Alternative Explanations
Other plausible reasons for an outcome that must be considered when evaluating reasoning, especially for causal conclusions.
Tension
A situation where two ideas can both have merit but pull in different directions (often based on competing values), such as privacy vs. public safety.
Contradiction
A conflict where two claims cannot both be true in the same way at the same time.
Synthesis
Creating a new, more complex understanding by putting perspectives into relationship (reconciling, qualifying, extending, or integrating ideas), not just placing quotes together.
Patchwork Writing
Stacking sources as separate summaries (“Source A says… Source B says…”) without explaining relationships, patterns, or how sources refine each other.
Qualification
A synthesis move that specifies conditions under which a claim tends to be true (e.g., “X is true when…, but less true when…”).
Tradeoffs
Competing benefits and costs that must be weighed transparently when evaluating policies or solutions in multi-dimensional problems.
Counterargument
A serious alternative position or objection to your claim that you address to demonstrate nuanced understanding.
Rebuttal
A response explaining why a counterargument is less convincing, incomplete, or only applies under limited conditions.
Concession
Acknowledging valid aspects of a counterargument and adjusting or refining your claim accordingly; a sign of mature reasoning, not weakness.
False Balance
Treating two perspectives as equally supported simply because both exist, instead of evaluating evidence quality and credibility.
Strawman
Misrepresenting an opposing view (often by oversimplifying it) to make it easier to refute, rather than engaging the strongest version of the argument.
Correlation vs. Causation
A reasoning check: recognizing that a relationship between variables does not automatically mean one causes the other; requires considering reverse causation and third variables.

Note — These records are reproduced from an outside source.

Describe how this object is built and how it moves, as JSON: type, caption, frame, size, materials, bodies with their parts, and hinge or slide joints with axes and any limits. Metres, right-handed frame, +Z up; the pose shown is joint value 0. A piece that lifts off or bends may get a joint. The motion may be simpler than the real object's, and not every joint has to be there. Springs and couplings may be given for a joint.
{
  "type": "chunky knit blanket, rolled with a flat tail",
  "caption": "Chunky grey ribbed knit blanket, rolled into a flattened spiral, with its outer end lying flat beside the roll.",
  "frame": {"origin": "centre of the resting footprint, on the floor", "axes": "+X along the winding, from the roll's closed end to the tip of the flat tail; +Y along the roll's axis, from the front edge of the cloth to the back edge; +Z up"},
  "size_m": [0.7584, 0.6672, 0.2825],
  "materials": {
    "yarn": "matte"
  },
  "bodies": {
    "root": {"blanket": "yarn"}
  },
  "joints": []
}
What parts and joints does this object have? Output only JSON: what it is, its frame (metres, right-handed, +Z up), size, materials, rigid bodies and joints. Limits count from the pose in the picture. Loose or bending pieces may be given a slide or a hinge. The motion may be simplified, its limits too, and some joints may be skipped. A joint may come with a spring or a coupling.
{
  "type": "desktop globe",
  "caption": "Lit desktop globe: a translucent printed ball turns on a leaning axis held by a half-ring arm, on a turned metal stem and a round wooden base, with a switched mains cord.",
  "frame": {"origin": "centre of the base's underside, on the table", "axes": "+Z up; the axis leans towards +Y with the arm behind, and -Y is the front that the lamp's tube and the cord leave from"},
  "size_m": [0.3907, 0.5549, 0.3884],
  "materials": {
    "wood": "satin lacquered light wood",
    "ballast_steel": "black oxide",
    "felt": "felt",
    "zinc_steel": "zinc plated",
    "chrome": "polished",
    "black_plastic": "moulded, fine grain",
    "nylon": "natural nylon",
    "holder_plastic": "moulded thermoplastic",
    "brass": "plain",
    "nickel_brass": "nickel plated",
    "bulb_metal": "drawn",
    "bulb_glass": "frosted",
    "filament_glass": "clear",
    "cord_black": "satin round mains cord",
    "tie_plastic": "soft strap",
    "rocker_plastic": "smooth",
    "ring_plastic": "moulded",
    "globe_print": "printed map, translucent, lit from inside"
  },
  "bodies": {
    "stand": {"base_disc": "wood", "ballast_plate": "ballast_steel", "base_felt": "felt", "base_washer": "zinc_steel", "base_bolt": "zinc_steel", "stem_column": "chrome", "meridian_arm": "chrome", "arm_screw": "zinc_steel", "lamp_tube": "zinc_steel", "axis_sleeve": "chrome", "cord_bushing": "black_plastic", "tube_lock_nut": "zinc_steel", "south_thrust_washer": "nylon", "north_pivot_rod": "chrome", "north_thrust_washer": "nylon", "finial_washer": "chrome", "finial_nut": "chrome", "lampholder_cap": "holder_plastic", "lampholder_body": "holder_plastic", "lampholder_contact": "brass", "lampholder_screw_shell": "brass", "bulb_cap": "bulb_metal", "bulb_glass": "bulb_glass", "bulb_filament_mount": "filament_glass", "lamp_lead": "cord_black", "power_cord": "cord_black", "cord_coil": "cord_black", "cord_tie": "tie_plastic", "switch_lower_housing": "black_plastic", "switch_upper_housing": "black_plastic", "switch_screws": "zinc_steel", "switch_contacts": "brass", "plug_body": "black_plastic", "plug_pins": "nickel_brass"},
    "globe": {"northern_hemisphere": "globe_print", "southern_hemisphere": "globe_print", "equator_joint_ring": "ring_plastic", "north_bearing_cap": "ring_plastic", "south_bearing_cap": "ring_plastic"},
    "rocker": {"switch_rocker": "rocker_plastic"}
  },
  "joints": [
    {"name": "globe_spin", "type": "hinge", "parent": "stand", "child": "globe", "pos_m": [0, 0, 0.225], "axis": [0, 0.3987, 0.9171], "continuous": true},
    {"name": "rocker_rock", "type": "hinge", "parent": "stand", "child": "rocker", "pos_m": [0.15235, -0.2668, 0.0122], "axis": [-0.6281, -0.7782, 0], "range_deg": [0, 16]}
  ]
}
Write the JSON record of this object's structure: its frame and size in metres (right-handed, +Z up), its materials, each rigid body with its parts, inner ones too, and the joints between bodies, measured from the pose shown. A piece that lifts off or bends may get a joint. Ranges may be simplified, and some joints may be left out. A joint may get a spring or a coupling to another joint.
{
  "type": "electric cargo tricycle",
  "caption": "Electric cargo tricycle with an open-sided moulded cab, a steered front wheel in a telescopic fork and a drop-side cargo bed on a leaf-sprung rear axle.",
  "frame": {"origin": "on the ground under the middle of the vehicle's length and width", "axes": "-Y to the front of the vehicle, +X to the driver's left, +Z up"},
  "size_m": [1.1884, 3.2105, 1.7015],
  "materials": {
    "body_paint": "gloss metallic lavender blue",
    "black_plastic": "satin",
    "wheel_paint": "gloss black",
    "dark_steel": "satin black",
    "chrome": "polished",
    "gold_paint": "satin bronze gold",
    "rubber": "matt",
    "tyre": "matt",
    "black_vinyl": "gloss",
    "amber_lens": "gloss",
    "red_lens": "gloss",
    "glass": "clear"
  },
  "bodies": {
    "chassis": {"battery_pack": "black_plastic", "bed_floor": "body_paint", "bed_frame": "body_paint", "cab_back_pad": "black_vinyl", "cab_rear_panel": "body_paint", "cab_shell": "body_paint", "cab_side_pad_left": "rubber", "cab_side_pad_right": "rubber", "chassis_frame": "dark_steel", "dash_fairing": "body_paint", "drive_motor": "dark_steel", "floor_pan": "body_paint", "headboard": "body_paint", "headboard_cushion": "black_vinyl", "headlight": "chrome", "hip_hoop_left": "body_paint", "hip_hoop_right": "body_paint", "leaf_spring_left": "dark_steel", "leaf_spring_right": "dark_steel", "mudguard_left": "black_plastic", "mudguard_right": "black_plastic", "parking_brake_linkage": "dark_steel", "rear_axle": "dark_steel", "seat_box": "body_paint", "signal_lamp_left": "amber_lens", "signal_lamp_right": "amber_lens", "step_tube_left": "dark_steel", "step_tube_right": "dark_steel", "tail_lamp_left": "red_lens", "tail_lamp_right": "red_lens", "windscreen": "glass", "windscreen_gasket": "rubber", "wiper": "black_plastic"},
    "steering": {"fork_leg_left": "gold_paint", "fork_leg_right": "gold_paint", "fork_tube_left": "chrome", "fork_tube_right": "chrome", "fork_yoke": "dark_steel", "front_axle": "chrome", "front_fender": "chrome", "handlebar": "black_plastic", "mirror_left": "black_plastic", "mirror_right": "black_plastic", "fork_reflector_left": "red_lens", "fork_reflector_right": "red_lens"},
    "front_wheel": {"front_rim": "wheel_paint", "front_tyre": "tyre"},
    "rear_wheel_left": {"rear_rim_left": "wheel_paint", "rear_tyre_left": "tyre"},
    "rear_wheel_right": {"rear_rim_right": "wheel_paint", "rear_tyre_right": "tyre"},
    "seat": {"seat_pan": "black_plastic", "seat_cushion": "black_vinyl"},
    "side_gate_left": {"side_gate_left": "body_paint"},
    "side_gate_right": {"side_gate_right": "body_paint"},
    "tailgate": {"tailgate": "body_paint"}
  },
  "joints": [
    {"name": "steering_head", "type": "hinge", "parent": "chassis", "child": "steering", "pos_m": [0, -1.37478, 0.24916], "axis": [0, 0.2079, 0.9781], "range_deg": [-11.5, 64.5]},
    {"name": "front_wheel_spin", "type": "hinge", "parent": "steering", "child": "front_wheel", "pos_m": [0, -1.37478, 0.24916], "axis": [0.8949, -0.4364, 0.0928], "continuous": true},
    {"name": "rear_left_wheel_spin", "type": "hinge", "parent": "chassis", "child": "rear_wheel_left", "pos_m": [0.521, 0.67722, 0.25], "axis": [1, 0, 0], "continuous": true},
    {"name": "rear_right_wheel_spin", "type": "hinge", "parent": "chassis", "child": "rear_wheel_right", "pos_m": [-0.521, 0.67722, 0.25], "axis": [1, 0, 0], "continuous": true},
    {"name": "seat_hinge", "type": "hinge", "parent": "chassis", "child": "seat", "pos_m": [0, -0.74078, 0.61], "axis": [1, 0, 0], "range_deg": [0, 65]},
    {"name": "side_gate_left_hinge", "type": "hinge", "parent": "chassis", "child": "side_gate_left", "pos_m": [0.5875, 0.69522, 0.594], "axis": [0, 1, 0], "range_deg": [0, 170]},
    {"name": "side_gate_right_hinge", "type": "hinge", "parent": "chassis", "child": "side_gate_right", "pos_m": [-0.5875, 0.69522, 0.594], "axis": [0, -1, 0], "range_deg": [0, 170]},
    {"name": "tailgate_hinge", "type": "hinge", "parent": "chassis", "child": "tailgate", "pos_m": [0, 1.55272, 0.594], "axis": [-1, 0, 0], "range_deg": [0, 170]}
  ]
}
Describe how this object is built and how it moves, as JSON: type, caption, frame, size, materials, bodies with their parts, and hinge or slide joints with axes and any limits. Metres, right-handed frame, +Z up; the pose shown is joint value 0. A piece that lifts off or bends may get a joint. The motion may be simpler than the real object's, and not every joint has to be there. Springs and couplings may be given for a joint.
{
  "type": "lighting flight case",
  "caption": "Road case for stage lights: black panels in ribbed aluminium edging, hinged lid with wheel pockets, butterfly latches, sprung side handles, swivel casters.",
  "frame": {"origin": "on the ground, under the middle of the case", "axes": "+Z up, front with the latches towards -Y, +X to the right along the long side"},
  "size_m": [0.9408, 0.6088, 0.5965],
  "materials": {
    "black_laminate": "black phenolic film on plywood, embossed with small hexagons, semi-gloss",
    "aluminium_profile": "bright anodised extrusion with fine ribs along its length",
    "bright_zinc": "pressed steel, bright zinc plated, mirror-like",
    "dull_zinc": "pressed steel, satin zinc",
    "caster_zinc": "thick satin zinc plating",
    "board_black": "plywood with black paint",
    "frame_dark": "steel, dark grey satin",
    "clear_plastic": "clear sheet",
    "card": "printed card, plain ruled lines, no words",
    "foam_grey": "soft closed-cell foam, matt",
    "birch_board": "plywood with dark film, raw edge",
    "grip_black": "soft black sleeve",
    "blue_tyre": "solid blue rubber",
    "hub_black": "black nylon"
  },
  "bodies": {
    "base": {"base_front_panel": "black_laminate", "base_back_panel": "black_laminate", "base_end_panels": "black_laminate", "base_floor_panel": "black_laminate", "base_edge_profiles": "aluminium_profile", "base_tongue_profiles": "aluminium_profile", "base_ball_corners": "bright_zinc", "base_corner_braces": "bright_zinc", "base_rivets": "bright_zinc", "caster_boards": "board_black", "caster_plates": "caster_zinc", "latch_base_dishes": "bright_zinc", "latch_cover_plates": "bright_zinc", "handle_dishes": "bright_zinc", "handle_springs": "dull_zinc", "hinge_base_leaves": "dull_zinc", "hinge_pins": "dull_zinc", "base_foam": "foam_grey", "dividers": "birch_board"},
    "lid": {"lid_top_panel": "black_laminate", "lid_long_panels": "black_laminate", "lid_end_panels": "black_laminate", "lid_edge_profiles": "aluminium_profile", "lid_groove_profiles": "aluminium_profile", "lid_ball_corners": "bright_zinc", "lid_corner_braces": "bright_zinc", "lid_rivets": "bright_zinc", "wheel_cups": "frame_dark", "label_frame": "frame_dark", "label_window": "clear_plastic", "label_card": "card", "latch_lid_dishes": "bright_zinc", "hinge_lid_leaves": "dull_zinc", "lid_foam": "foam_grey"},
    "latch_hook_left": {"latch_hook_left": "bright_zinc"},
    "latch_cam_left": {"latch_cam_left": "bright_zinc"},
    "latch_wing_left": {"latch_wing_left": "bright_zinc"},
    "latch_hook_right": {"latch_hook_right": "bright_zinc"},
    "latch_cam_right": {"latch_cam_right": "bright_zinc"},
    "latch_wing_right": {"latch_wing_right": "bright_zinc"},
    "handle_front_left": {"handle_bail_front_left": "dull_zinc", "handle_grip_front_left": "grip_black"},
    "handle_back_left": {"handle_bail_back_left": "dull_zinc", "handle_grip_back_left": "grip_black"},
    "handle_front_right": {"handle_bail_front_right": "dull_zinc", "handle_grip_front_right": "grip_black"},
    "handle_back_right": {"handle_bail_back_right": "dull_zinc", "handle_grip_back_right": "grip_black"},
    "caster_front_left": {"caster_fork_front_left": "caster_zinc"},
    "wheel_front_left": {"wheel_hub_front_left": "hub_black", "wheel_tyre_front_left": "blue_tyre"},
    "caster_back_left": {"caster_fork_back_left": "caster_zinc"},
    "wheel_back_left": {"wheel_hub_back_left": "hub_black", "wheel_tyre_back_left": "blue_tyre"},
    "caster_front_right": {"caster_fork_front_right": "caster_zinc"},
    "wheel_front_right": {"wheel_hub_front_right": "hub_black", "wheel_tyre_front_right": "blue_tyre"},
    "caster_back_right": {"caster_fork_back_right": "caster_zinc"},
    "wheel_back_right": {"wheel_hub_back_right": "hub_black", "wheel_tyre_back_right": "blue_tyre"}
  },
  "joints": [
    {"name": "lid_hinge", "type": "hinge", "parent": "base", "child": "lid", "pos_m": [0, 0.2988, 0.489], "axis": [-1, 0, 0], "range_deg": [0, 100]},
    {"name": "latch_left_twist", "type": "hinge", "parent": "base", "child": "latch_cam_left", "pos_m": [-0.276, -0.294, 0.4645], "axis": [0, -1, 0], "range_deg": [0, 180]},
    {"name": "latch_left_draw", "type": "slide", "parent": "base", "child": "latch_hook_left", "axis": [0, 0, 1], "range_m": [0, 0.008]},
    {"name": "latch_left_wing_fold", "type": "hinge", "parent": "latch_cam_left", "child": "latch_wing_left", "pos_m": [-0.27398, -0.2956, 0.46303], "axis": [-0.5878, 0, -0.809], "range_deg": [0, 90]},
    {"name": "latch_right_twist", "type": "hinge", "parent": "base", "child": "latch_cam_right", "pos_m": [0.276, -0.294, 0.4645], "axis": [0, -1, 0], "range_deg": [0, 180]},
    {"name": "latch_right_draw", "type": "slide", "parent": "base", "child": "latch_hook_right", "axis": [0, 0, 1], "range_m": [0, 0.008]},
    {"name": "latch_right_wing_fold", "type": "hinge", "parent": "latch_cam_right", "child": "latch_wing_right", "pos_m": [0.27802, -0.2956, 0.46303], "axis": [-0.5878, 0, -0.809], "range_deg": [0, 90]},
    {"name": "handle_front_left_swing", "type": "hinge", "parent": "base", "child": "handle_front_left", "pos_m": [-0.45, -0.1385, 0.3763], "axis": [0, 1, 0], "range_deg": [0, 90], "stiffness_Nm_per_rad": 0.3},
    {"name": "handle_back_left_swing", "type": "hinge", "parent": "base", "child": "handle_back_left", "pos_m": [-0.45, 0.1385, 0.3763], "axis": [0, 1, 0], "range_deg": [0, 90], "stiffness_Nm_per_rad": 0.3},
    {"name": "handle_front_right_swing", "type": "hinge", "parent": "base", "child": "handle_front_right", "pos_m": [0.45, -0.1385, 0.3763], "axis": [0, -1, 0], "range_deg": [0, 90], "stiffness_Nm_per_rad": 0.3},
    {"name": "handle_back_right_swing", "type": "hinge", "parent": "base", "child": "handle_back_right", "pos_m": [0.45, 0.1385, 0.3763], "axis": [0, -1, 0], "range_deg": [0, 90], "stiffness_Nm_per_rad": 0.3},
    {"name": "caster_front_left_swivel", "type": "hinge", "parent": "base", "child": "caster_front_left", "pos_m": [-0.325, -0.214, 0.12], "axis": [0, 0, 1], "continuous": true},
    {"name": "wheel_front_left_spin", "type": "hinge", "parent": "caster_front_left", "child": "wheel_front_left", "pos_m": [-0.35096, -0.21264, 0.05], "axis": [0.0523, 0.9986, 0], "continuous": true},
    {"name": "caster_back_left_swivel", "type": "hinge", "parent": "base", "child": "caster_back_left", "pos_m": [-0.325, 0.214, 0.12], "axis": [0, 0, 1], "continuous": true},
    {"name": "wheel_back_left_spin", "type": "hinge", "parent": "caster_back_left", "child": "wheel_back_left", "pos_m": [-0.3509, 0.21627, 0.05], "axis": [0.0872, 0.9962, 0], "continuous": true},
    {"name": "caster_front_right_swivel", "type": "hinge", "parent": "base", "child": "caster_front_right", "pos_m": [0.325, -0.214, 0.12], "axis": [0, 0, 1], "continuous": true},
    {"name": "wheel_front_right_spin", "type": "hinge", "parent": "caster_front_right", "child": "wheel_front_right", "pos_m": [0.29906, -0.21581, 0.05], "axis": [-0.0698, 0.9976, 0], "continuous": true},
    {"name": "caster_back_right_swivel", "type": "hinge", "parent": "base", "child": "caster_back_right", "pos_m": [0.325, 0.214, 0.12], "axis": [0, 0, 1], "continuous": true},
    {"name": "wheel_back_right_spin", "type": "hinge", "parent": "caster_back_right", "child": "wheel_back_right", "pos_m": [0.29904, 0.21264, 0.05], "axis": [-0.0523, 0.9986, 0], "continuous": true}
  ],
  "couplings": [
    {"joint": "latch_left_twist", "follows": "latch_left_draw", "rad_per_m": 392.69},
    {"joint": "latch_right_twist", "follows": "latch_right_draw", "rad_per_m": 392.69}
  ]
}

IRR (Individual Research Report)
A research-focused task that investigates part of a team’s problem from a particular angle while situating findings within the broader conversation and noting limitations.
IWA (Individual Written Argument)
A task where you make a defensible claim or propose a solution while engaging counterarguments, anticipating stakeholder concerns, and addressing tradeoffs and consequences.